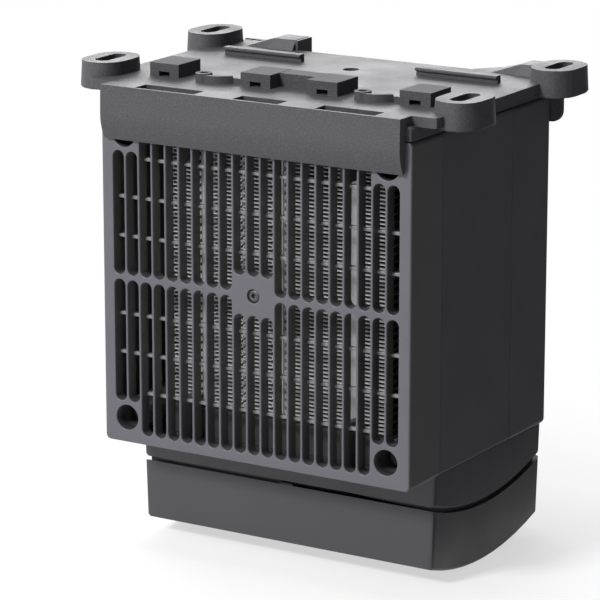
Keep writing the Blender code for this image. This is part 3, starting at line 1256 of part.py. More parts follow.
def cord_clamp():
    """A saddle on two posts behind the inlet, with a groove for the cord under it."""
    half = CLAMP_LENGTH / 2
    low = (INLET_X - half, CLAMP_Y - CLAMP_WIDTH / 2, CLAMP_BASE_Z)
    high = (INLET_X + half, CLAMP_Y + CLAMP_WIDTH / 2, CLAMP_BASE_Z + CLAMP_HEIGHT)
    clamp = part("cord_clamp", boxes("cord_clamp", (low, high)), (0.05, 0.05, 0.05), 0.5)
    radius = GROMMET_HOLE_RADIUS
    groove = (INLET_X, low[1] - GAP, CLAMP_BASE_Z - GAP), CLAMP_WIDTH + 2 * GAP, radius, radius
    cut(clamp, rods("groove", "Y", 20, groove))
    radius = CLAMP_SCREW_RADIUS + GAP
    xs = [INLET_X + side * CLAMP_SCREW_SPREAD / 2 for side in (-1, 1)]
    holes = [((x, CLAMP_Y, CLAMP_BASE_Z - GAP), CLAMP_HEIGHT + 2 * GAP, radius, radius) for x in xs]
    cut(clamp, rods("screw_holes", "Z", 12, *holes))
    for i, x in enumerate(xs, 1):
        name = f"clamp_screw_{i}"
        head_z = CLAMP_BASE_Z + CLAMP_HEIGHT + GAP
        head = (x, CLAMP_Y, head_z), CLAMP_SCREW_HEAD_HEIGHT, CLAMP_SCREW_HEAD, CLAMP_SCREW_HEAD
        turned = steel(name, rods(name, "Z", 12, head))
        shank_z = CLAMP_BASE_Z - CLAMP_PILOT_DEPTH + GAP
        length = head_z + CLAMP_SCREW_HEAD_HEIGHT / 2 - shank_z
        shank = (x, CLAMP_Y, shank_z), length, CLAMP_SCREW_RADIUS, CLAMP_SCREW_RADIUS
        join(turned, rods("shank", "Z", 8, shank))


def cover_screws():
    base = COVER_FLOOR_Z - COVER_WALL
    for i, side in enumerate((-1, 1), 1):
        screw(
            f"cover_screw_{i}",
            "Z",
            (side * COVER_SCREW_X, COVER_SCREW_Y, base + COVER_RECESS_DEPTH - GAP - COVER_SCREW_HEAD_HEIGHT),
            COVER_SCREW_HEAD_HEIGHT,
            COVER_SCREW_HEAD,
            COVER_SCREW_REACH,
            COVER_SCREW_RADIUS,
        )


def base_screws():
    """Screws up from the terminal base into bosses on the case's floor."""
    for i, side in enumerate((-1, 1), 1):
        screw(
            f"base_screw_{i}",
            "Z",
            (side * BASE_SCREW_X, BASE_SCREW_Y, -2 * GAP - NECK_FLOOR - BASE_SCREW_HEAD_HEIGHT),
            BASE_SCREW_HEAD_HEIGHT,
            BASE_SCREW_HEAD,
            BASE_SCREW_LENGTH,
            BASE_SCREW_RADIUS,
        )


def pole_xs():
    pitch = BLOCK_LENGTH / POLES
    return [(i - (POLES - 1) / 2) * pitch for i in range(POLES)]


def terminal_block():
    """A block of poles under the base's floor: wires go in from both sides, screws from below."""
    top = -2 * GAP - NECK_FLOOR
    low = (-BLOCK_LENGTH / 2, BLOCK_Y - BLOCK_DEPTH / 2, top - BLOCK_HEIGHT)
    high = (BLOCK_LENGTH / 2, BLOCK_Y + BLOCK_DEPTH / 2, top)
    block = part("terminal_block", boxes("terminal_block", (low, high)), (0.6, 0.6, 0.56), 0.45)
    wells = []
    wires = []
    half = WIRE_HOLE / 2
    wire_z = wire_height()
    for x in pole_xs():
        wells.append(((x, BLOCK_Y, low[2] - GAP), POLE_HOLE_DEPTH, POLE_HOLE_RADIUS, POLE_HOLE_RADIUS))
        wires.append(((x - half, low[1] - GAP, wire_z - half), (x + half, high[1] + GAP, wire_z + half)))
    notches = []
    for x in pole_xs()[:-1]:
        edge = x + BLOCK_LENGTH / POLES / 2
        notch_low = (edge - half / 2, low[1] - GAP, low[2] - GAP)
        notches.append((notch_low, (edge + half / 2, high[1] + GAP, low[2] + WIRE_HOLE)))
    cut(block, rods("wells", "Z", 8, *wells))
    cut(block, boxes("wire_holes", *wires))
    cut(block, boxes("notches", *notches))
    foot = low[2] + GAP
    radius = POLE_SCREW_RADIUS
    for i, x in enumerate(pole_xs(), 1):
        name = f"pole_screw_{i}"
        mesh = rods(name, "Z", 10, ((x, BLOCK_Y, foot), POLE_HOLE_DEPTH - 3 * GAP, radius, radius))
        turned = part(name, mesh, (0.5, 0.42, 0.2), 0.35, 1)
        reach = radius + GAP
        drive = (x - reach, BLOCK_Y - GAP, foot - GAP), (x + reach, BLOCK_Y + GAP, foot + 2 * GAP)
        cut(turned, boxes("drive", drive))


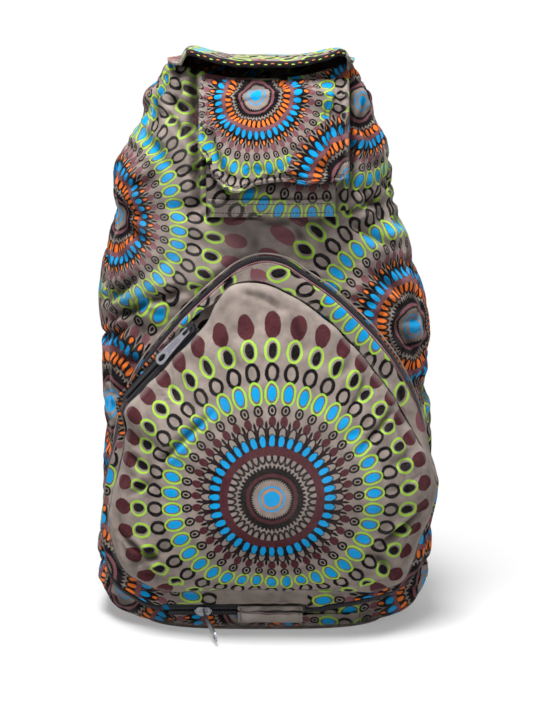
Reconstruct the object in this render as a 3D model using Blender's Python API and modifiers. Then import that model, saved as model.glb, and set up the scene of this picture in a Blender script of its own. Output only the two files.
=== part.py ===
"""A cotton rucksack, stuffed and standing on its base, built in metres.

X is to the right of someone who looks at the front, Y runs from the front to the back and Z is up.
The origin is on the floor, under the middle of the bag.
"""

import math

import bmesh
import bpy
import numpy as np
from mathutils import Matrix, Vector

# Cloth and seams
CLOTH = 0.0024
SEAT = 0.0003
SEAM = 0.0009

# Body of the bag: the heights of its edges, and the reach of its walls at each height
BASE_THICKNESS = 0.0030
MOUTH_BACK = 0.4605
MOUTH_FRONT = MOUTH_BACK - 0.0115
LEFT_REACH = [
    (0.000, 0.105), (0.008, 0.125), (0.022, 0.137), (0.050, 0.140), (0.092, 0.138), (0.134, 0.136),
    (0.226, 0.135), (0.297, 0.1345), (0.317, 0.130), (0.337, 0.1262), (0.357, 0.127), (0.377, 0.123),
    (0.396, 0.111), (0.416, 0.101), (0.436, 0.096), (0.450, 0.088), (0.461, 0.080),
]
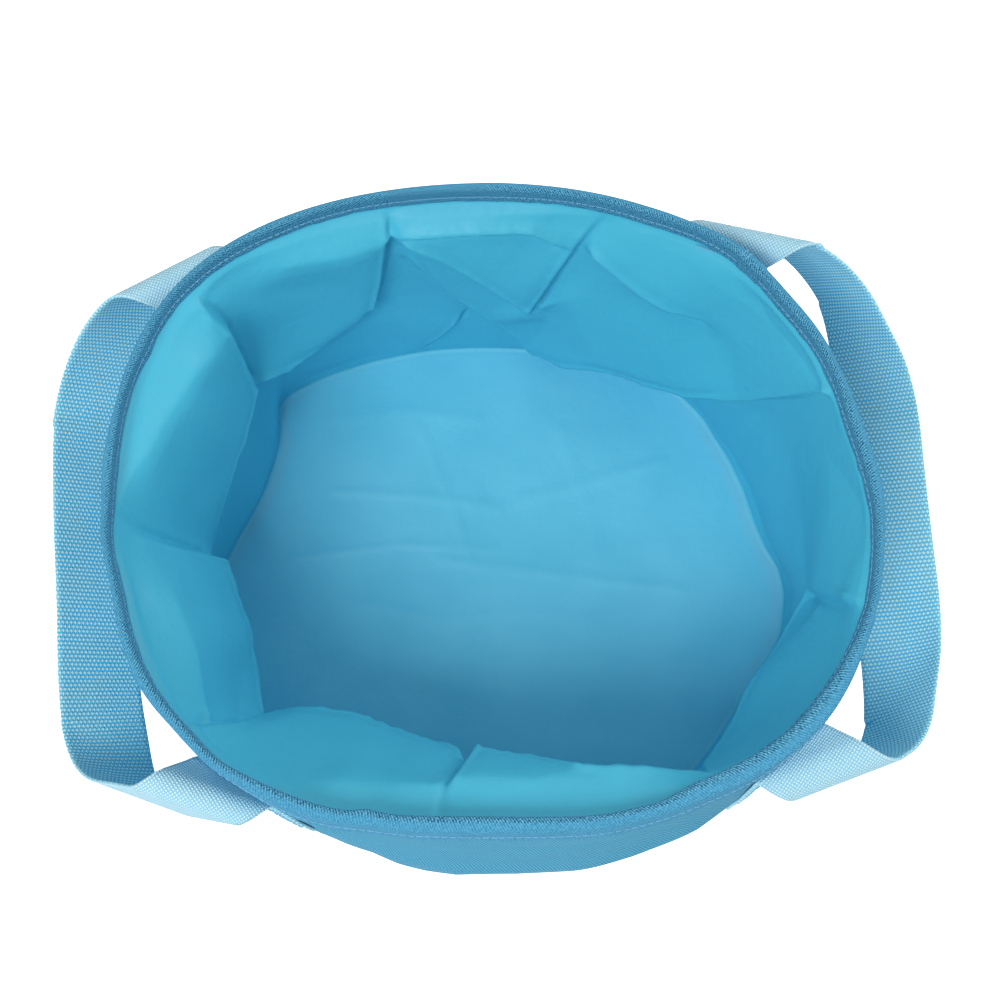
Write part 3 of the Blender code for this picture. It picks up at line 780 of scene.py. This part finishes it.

_Exercise goal_
Please return the data above exactly as given.

_Expected answer_
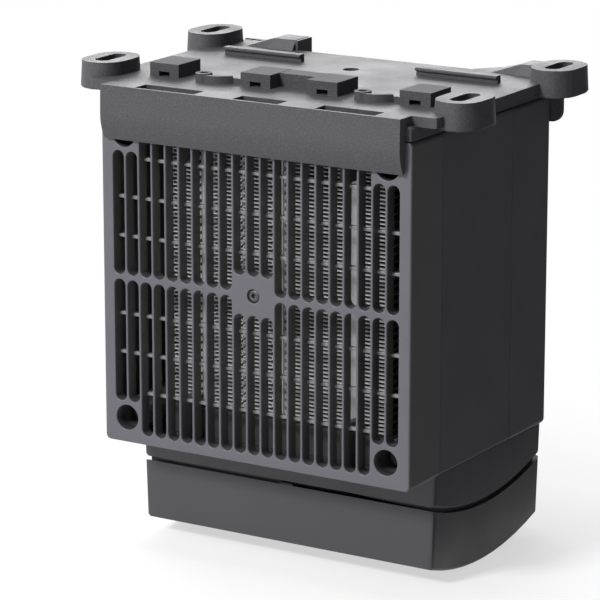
Keep writing the Blender code for this image. This is part 3, starting at line 1256 of part.py. More parts follow.
def cord_clamp():
    """A saddle on two posts behind the inlet, with a groove for the cord under it."""
    half = CLAMP_LENGTH / 2
    low = (INLET_X - half, CLAMP_Y - CLAMP_WIDTH / 2, CLAMP_BASE_Z)
    high = (INLET_X + half, CLAMP_Y + CLAMP_WIDTH / 2, CLAMP_BASE_Z + CLAMP_HEIGHT)
    clamp = part("cord_clamp", boxes("cord_clamp", (low, high)), (0.05, 0.05, 0.05), 0.5)
    radius = GROMMET_HOLE_RADIUS
    groove = (INLET_X, low[1] - GAP, CLAMP_BASE_Z - GAP), CLAMP_WIDTH + 2 * GAP, radius, radius
    cut(clamp, rods("groove", "Y", 20, groove))
    radius = CLAMP_SCREW_RADIUS + GAP
    xs = [INLET_X + side * CLAMP_SCREW_SPREAD / 2 for side in (-1, 1)]
    holes = [((x, CLAMP_Y, CLAMP_BASE_Z - GAP), CLAMP_HEIGHT + 2 * GAP, radius, radius) for x in xs]
    cut(clamp, rods("screw_holes", "Z", 12, *holes))
    for i, x in enumerate(xs, 1):
        name = f"clamp_screw_{i}"
        head_z = CLAMP_BASE_Z + CLAMP_HEIGHT + GAP
        head = (x, CLAMP_Y, head_z), CLAMP_SCREW_HEAD_HEIGHT, CLAMP_SCREW_HEAD, CLAMP_SCREW_HEAD
        turned = steel(name, rods(name, "Z", 12, head))
        shank_z = CLAMP_BASE_Z - CLAMP_PILOT_DEPTH + GAP
        length = head_z + CLAMP_SCREW_HEAD_HEIGHT / 2 - shank_z
        shank = (x, CLAMP_Y, shank_z), length, CLAMP_SCREW_RADIUS, CLAMP_SCREW_RADIUS
        join(turned, rods("shank", "Z", 8, shank))


def cover_screws():
    base = COVER_FLOOR_Z - COVER_WALL
    for i, side in enumerate((-1, 1), 1):
        screw(
            f"cover_screw_{i}",
            "Z",
            (side * COVER_SCREW_X, COVER_SCREW_Y, base + COVER_RECESS_DEPTH - GAP - COVER_SCREW_HEAD_HEIGHT),
            COVER_SCREW_HEAD_HEIGHT,
            COVER_SCREW_HEAD,
            COVER_SCREW_REACH,
            COVER_SCREW_RADIUS,
        )


def base_screws():
    """Screws up from the terminal base into bosses on the case's floor."""
    for i, side in enumerate((-1, 1), 1):
        screw(
            f"base_screw_{i}",
            "Z",
            (side * BASE_SCREW_X, BASE_SCREW_Y, -2 * GAP - NECK_FLOOR - BASE_SCREW_HEAD_HEIGHT),
            BASE_SCREW_HEAD_HEIGHT,
            BASE_SCREW_HEAD,
            BASE_SCREW_LENGTH,
            BASE_SCREW_RADIUS,
        )


def pole_xs():
    pitch = BLOCK_LENGTH / POLES
    return [(i - (POLES - 1) / 2) * pitch for i in range(POLES)]


def terminal_block():
    """A block of poles under the base's floor: wires go in from both sides, screws from below."""
    top = -2 * GAP - NECK_FLOOR
    low = (-BLOCK_LENGTH / 2, BLOCK_Y - BLOCK_DEPTH / 2, top - BLOCK_HEIGHT)
    high = (BLOCK_LENGTH / 2, BLOCK_Y + BLOCK_DEPTH / 2, top)
    block = part("terminal_block", boxes("terminal_block", (low, high)), (0.6, 0.6, 0.56), 0.45)
    wells = []
    wires = []
    half = WIRE_HOLE / 2
    wire_z = wire_height()
    for x in pole_xs():
        wells.append(((x, BLOCK_Y, low[2] - GAP), POLE_HOLE_DEPTH, POLE_HOLE_RADIUS, POLE_HOLE_RADIUS))
        wires.append(((x - half, low[1] - GAP, wire_z - half), (x + half, high[1] + GAP, wire_z + half)))
    notches = []
    for x in pole_xs()[:-1]:
        edge = x + BLOCK_LENGTH / POLES / 2
        notch_low = (edge - half / 2, low[1] - GAP, low[2] - GAP)
        notches.append((notch_low, (edge + half / 2, high[1] + GAP, low[2] + WIRE_HOLE)))
    cut(block, rods("wells", "Z", 8, *wells))
    cut(block, boxes("wire_holes", *wires))
    cut(block, boxes("notches", *notches))
    foot = low[2] + GAP
    radius = POLE_SCREW_RADIUS
    for i, x in enumerate(pole_xs(), 1):
        name = f"pole_screw_{i}"
        mesh = rods(name, "Z", 10, ((x, BLOCK_Y, foot), POLE_HOLE_DEPTH - 3 * GAP, radius, radius))
        turned = part(name, mesh, (0.5, 0.42, 0.2), 0.35, 1)
        reach = radius + GAP
        drive = (x - reach, BLOCK_Y - GAP, foot - GAP), (x + reach, BLOCK_Y + GAP, foot + 2 * GAP)
        cut(turned, boxes("drive", drive))


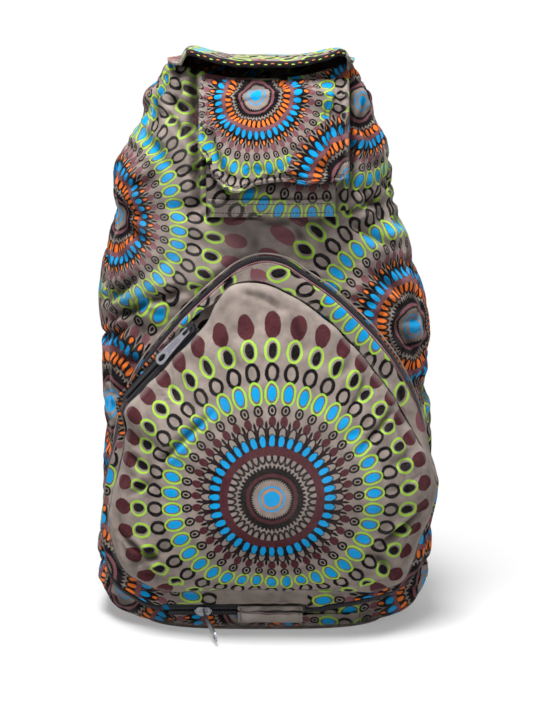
Reconstruct the object in this render as a 3D model using Blender's Python API and modifiers. Then import that model, saved as model.glb, and set up the scene of this picture in a Blender script of its own. Output only the two files.
=== part.py ===
"""A cotton rucksack, stuffed and standing on its base, built in metres.

X is to the right of someone who looks at the front, Y runs from the front to the back and Z is up.
The origin is on the floor, under the middle of the bag.
"""

import math

import bmesh
import bpy
import numpy as np
from mathutils import Matrix, Vector

# Cloth and seams
CLOTH = 0.0024
SEAT = 0.0003
SEAM = 0.0009

# Body of the bag: the heights of its edges, and the reach of its walls at each height
BASE_THICKNESS = 0.0030
MOUTH_BACK = 0.4605
MOUTH_FRONT = MOUTH_BACK - 0.0115
LEFT_REACH = [
    (0.000, 0.105), (0.008, 0.125), (0.022, 0.137), (0.050, 0.140), (0.092, 0.138), (0.134, 0.136),
    (0.226, 0.135), (0.297, 0.1345), (0.317, 0.130), (0.337, 0.1262), (0.357, 0.127), (0.377, 0.123),
    (0.396, 0.111), (0.416, 0.101), (0.436, 0.096), (0.450, 0.088), (0.461, 0.080),
]
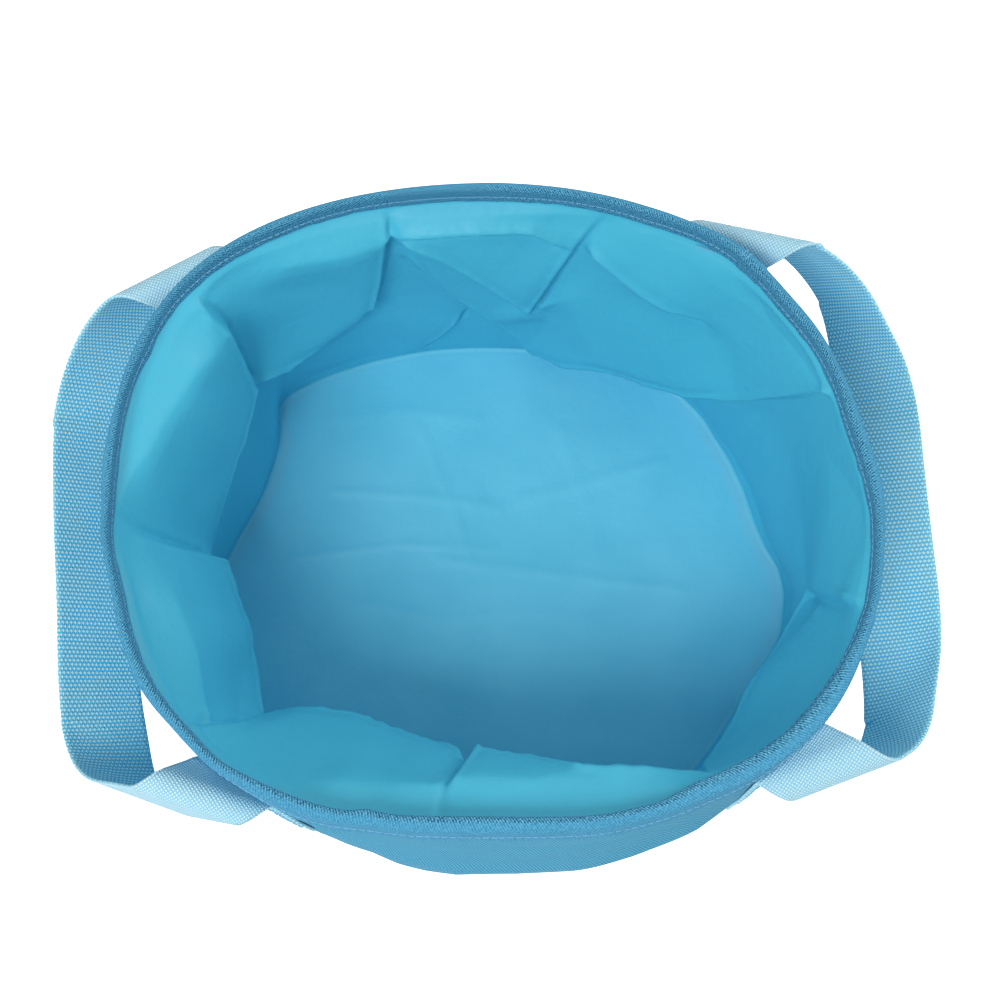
Write part 3 of the Blender code for this picture. It picks up at line 780 of scene.py. This part finishes it.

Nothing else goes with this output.